▶ DATASET:
========================================
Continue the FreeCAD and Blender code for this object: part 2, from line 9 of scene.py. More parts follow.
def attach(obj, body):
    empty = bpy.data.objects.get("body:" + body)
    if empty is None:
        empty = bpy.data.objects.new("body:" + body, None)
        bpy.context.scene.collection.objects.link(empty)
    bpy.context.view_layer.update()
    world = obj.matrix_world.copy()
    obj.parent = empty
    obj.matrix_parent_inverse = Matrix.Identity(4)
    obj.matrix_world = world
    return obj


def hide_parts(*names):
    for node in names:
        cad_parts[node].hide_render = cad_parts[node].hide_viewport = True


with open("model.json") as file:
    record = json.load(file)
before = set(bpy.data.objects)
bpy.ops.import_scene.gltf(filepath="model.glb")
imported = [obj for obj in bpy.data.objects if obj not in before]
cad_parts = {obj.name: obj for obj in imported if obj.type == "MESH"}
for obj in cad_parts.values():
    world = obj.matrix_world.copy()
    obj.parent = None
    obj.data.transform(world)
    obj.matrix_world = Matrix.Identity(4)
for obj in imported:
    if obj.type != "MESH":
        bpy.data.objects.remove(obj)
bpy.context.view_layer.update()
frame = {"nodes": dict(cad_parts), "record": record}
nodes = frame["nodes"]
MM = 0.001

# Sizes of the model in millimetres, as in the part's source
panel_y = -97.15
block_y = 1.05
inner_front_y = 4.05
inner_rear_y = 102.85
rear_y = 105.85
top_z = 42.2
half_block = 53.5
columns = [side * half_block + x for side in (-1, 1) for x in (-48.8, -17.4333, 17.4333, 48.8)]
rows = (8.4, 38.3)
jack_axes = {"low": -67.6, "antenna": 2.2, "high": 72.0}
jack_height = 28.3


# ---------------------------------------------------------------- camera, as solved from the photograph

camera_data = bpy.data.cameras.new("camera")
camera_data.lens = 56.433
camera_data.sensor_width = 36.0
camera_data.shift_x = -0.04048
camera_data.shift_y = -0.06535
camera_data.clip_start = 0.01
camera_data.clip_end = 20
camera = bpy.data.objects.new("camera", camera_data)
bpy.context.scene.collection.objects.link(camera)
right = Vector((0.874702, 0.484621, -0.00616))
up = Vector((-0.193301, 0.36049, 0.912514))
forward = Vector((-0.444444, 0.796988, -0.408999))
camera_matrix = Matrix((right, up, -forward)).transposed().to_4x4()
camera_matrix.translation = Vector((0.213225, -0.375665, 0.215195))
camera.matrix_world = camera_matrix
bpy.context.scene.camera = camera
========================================
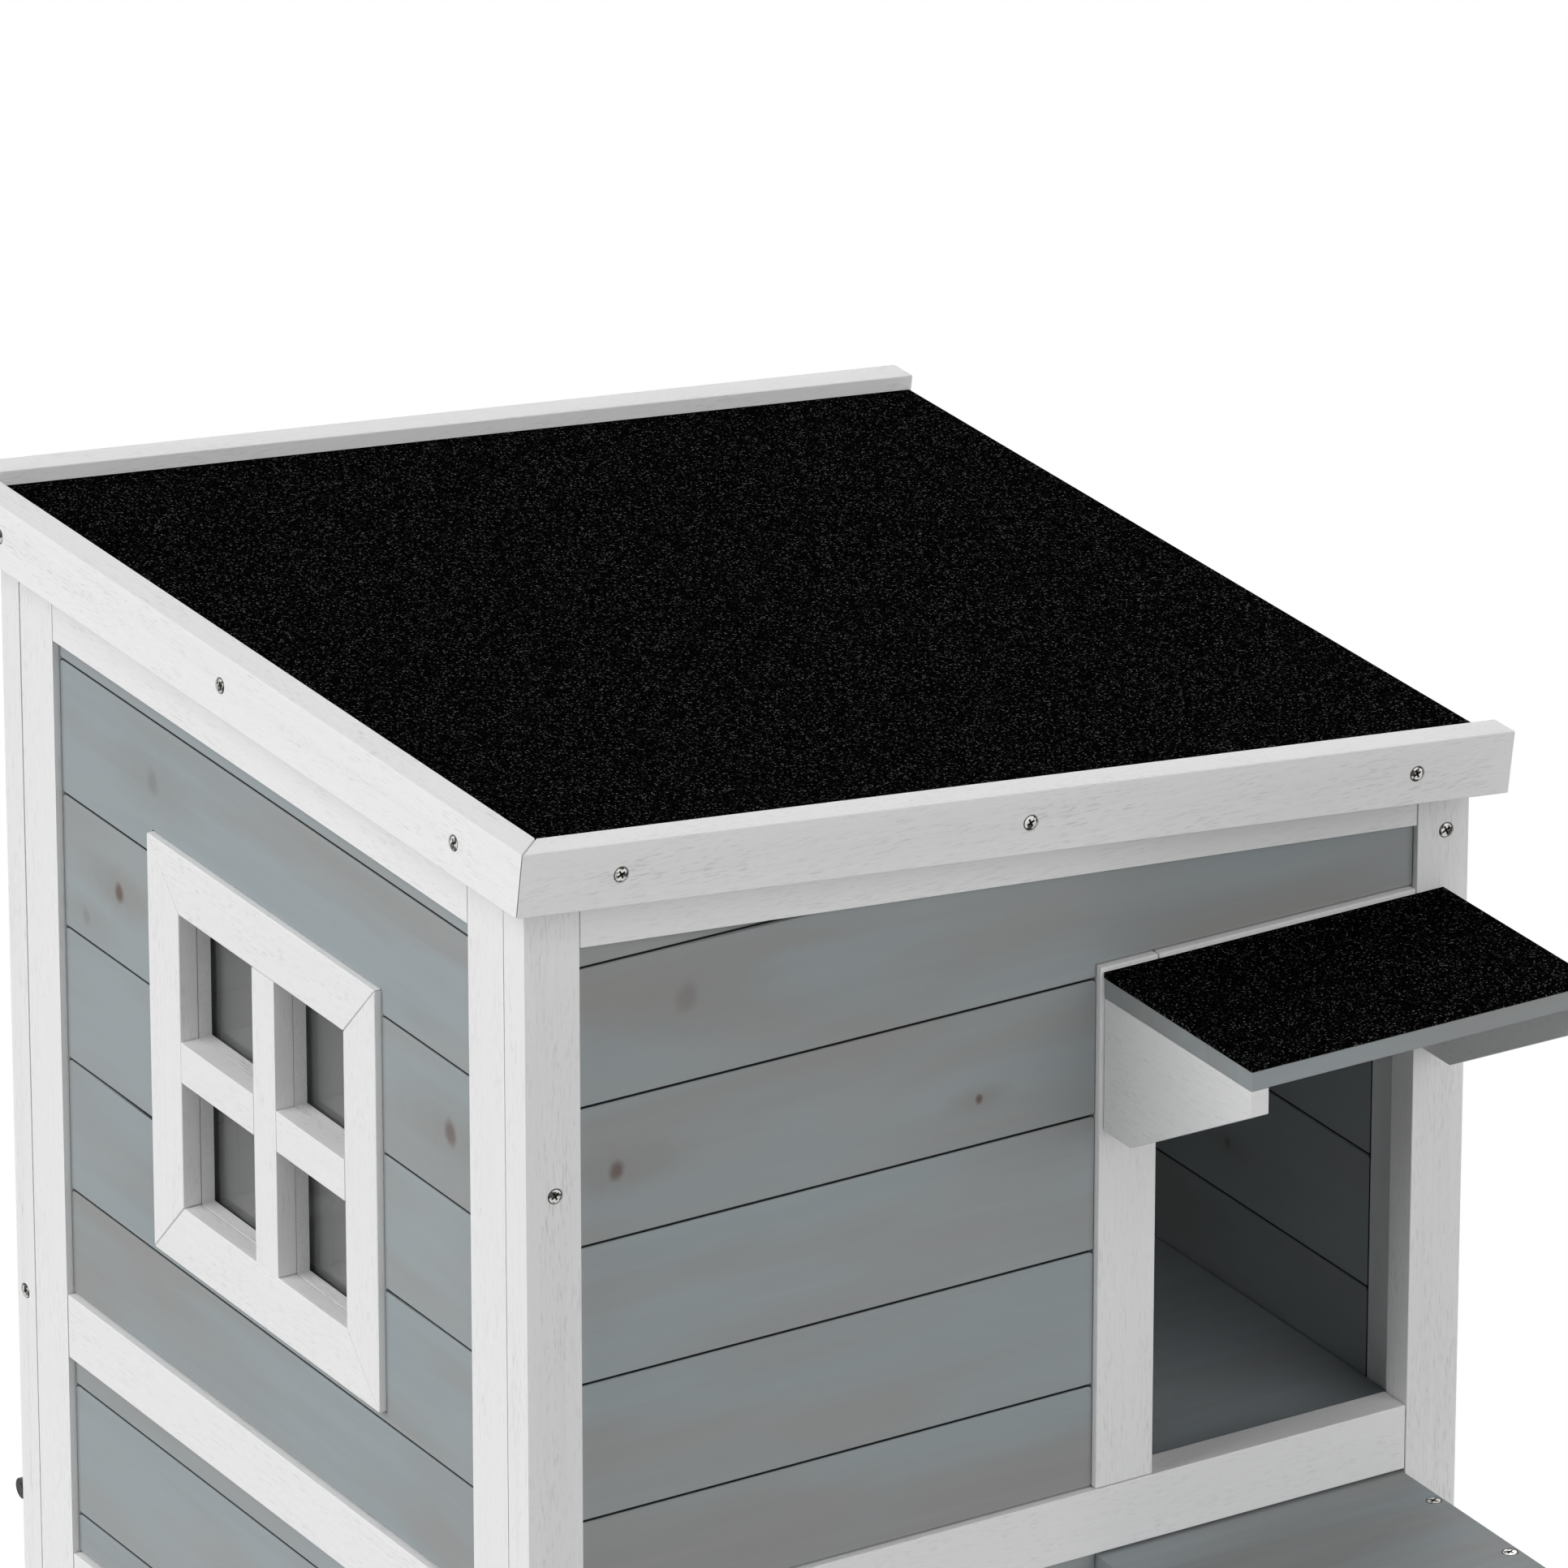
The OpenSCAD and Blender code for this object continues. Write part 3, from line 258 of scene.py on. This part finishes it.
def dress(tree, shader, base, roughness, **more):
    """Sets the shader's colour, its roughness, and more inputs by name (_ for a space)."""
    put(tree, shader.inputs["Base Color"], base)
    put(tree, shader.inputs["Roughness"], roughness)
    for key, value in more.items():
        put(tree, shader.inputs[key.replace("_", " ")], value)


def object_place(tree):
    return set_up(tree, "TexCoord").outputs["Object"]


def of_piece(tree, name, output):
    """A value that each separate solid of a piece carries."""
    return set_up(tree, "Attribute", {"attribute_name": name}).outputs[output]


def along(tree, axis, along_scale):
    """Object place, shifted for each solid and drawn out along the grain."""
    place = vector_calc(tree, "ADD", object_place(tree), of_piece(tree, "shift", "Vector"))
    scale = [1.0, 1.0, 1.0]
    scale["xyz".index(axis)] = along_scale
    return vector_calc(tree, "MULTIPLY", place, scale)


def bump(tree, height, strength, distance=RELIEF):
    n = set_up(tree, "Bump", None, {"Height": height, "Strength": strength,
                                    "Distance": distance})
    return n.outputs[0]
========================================
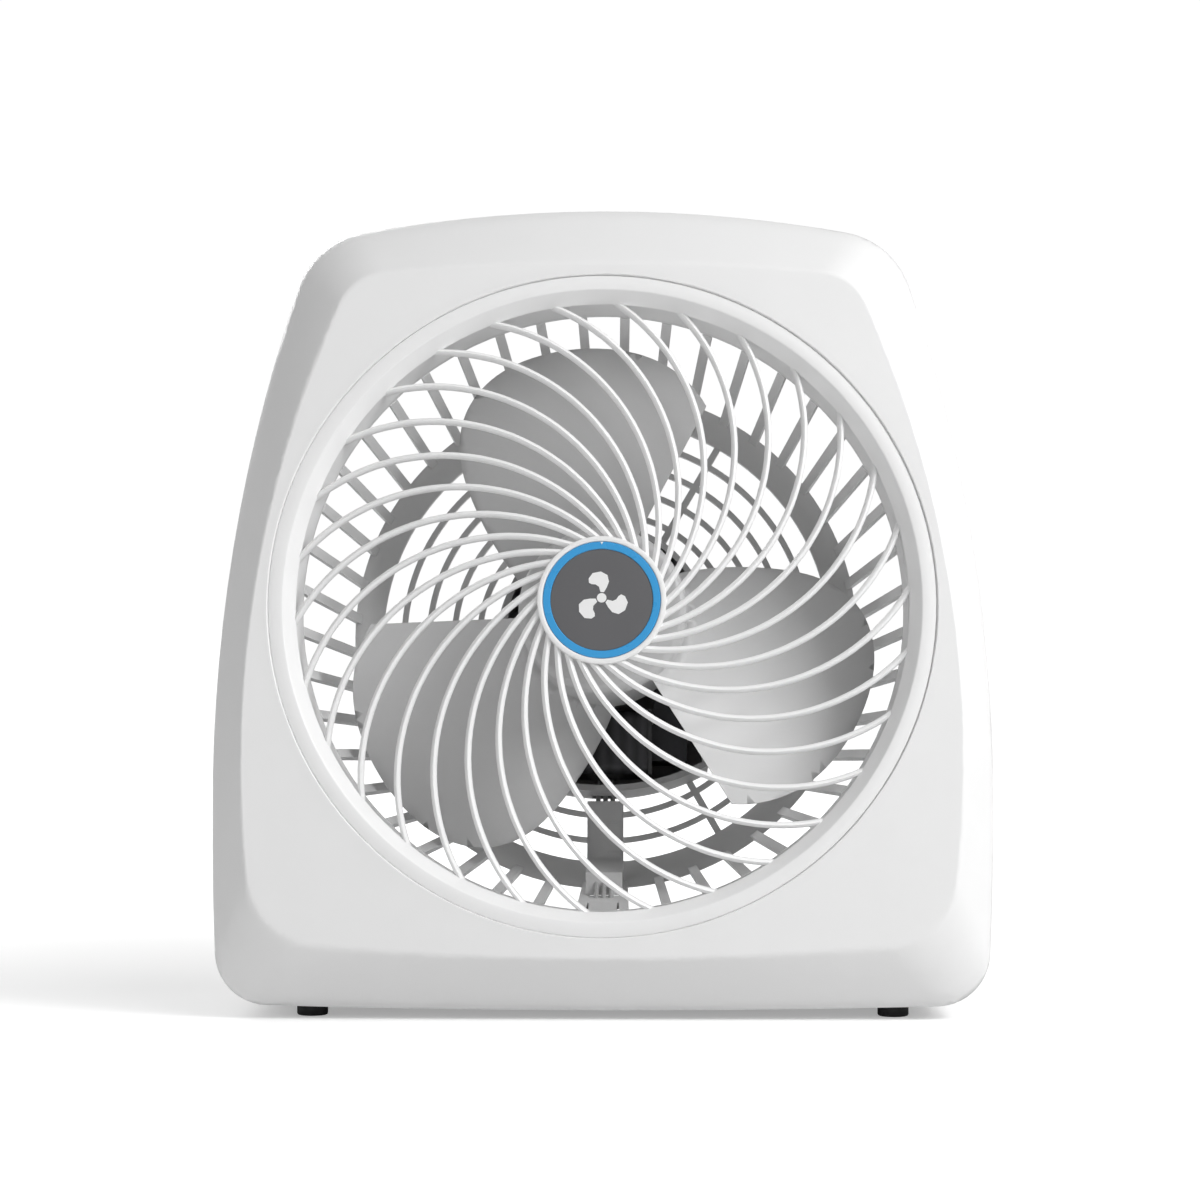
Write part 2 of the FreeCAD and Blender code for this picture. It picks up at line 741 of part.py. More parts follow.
========================================
Your task is to reproduce exactly the lines beginning at the line containing "The OpenSCAD and" and ending at the line containing "return n.outputs[0]", inclusive.

The OpenSCAD and Blender code for this object continues. Write part 3, from line 258 of scene.py on. This part finishes it.
def dress(tree, shader, base, roughness, **more):
    """Sets the shader's colour, its roughness, and more inputs by name (_ for a space)."""
    put(tree, shader.inputs["Base Color"], base)
    put(tree, shader.inputs["Roughness"], roughness)
    for key, value in more.items():
        put(tree, shader.inputs[key.replace("_", " ")], value)


def object_place(tree):
    return set_up(tree, "TexCoord").outputs["Object"]


def of_piece(tree, name, output):
    """A value that each separate solid of a piece carries."""
    return set_up(tree, "Attribute", {"attribute_name": name}).outputs[output]


def along(tree, axis, along_scale):
    """Object place, shifted for each solid and drawn out along the grain."""
    place = vector_calc(tree, "ADD", object_place(tree), of_piece(tree, "shift", "Vector"))
    scale = [1.0, 1.0, 1.0]
    scale["xyz".index(axis)] = along_scale
    return vector_calc(tree, "MULTIPLY", place, scale)


def bump(tree, height, strength, distance=RELIEF):
    n = set_up(tree, "Bump", None, {"Height": height, "Strength": strength,
                                    "Distance": distance})
    return n.outputs[0]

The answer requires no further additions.